■ **Required task**: Quote all of the data below exactly, please.

■ **Source excerpt**:
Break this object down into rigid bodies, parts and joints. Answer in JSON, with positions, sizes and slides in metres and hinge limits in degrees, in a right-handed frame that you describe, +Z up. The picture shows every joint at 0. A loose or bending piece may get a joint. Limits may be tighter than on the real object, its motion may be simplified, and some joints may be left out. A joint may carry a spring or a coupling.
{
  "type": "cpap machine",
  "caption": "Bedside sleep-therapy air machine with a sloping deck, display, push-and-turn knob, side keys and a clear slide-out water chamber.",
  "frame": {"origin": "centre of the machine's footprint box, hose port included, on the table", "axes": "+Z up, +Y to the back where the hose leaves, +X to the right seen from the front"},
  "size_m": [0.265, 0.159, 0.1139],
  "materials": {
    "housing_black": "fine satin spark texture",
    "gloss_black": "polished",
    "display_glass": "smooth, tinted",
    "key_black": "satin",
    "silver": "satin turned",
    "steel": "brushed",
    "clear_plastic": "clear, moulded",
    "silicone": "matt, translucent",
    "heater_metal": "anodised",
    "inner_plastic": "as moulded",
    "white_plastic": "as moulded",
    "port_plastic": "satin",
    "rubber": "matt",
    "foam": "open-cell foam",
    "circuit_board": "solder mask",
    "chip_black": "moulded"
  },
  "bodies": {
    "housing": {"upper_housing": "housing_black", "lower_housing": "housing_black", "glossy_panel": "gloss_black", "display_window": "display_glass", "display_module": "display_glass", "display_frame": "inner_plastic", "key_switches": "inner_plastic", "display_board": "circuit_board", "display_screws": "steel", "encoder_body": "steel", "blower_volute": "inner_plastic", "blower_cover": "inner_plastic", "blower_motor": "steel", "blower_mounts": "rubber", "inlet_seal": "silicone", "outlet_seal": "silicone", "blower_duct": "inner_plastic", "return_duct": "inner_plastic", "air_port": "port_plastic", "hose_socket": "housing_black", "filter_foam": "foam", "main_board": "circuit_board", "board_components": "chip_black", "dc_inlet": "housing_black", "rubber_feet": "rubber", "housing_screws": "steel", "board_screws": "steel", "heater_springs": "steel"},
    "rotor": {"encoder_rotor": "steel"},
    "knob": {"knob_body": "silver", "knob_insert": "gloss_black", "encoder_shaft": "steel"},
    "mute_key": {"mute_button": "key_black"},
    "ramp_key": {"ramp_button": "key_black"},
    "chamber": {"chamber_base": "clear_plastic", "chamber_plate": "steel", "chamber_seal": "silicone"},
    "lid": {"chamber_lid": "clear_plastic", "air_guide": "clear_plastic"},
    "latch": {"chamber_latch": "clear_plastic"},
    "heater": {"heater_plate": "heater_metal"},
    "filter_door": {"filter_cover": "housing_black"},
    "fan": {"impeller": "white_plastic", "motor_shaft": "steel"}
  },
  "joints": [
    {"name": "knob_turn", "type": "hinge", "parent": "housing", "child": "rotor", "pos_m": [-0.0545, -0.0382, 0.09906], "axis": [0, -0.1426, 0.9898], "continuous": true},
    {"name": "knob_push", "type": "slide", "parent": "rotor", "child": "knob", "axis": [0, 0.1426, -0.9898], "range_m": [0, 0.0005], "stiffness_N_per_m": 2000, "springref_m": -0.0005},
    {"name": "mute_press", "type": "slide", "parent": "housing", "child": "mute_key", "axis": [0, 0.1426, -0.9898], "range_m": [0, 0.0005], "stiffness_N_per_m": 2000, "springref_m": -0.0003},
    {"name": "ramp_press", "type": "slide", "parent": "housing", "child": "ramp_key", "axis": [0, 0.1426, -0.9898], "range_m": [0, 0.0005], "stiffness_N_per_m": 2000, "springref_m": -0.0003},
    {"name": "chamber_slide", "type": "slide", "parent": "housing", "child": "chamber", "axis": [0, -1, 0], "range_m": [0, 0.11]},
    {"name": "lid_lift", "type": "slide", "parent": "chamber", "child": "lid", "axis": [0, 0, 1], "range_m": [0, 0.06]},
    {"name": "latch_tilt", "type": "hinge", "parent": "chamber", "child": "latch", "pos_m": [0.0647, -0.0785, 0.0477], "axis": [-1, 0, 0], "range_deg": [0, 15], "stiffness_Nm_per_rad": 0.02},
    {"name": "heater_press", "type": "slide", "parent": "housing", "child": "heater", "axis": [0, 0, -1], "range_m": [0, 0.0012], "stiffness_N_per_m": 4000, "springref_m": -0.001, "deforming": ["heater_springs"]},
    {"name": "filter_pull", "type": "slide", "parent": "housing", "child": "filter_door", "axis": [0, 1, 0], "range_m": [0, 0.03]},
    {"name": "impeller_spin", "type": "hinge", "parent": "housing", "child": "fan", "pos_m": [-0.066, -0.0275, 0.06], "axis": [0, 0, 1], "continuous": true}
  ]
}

■ **Complete answer**:
Break this object down into rigid bodies, parts and joints. Answer in JSON, with positions, sizes and slides in metres and hinge limits in degrees, in a right-handed frame that you describe, +Z up. The picture shows every joint at 0. A loose or bending piece may get a joint. Limits may be tighter than on the real object, its motion may be simplified, and some joints may be left out. A joint may carry a spring or a coupling.
{
  "type": "cpap machine",
  "caption": "Bedside sleep-therapy air machine with a sloping deck, display, push-and-turn knob, side keys and a clear slide-out water chamber.",
  "frame": {"origin": "centre of the machine's footprint box, hose port included, on the table", "axes": "+Z up, +Y to the back where the hose leaves, +X to the right seen from the front"},
  "size_m": [0.265, 0.159, 0.1139],
  "materials": {
    "housing_black": "fine satin spark texture",
    "gloss_black": "polished",
    "display_glass": "smooth, tinted",
    "key_black": "satin",
    "silver": "satin turned",
    "steel": "brushed",
    "clear_plastic": "clear, moulded",
    "silicone": "matt, translucent",
    "heater_metal": "anodised",
    "inner_plastic": "as moulded",
    "white_plastic": "as moulded",
    "port_plastic": "satin",
    "rubber": "matt",
    "foam": "open-cell foam",
    "circuit_board": "solder mask",
    "chip_black": "moulded"
  },
  "bodies": {
    "housing": {"upper_housing": "housing_black", "lower_housing": "housing_black", "glossy_panel": "gloss_black", "display_window": "display_glass", "display_module": "display_glass", "display_frame": "inner_plastic", "key_switches": "inner_plastic", "display_board": "circuit_board", "display_screws": "steel", "encoder_body": "steel", "blower_volute": "inner_plastic", "blower_cover": "inner_plastic", "blower_motor": "steel", "blower_mounts": "rubber", "inlet_seal": "silicone", "outlet_seal": "silicone", "blower_duct": "inner_plastic", "return_duct": "inner_plastic", "air_port": "port_plastic", "hose_socket": "housing_black", "filter_foam": "foam", "main_board": "circuit_board", "board_components": "chip_black", "dc_inlet": "housing_black", "rubber_feet": "rubber", "housing_screws": "steel", "board_screws": "steel", "heater_springs": "steel"},
    "rotor": {"encoder_rotor": "steel"},
    "knob": {"knob_body": "silver", "knob_insert": "gloss_black", "encoder_shaft": "steel"},
    "mute_key": {"mute_button": "key_black"},
    "ramp_key": {"ramp_button": "key_black"},
    "chamber": {"chamber_base": "clear_plastic", "chamber_plate": "steel", "chamber_seal": "silicone"},
    "lid": {"chamber_lid": "clear_plastic", "air_guide": "clear_plastic"},
    "latch": {"chamber_latch": "clear_plastic"},
    "heater": {"heater_plate": "heater_metal"},
    "filter_door": {"filter_cover": "housing_black"},
    "fan": {"impeller": "white_plastic", "motor_shaft": "steel"}
  },
  "joints": [
    {"name": "knob_turn", "type": "hinge", "parent": "housing", "child": "rotor", "pos_m": [-0.0545, -0.0382, 0.09906], "axis": [0, -0.1426, 0.9898], "continuous": true},
    {"name": "knob_push", "type": "slide", "parent": "rotor", "child": "knob", "axis": [0, 0.1426, -0.9898], "range_m": [0, 0.0005], "stiffness_N_per_m": 2000, "springref_m": -0.0005},
    {"name": "mute_press", "type": "slide", "parent": "housing", "child": "mute_key", "axis": [0, 0.1426, -0.9898], "range_m": [0, 0.0005], "stiffness_N_per_m": 2000, "springref_m": -0.0003},
    {"name": "ramp_press", "type": "slide", "parent": "housing", "child": "ramp_key", "axis": [0, 0.1426, -0.9898], "range_m": [0, 0.0005], "stiffness_N_per_m": 2000, "springref_m": -0.0003},
    {"name": "chamber_slide", "type": "slide", "parent": "housing", "child": "chamber", "axis": [0, -1, 0], "range_m": [0, 0.11]},
    {"name": "lid_lift", "type": "slide", "parent": "chamber", "child": "lid", "axis": [0, 0, 1], "range_m": [0, 0.06]},
    {"name": "latch_tilt", "type": "hinge", "parent": "chamber", "child": "latch", "pos_m": [0.0647, -0.0785, 0.0477], "axis": [-1, 0, 0], "range_deg": [0, 15], "stiffness_Nm_per_rad": 0.02},
    {"name": "heater_press", "type": "slide", "parent": "housing", "child": "heater", "axis": [0, 0, -1], "range_m": [0, 0.0012], "stiffness_N_per_m": 4000, "springref_m": -0.001, "deforming": ["heater_springs"]},
    {"name": "filter_pull", "type": "slide", "parent": "housing", "child": "filter_door", "axis": [0, 1, 0], "range_m": [0, 0.03]},
    {"name": "impeller_spin", "type": "hinge", "parent": "housing", "child": "fan", "pos_m": [-0.066, -0.0275, 0.06], "axis": [0, 0, 1], "continuous": true}
  ]
}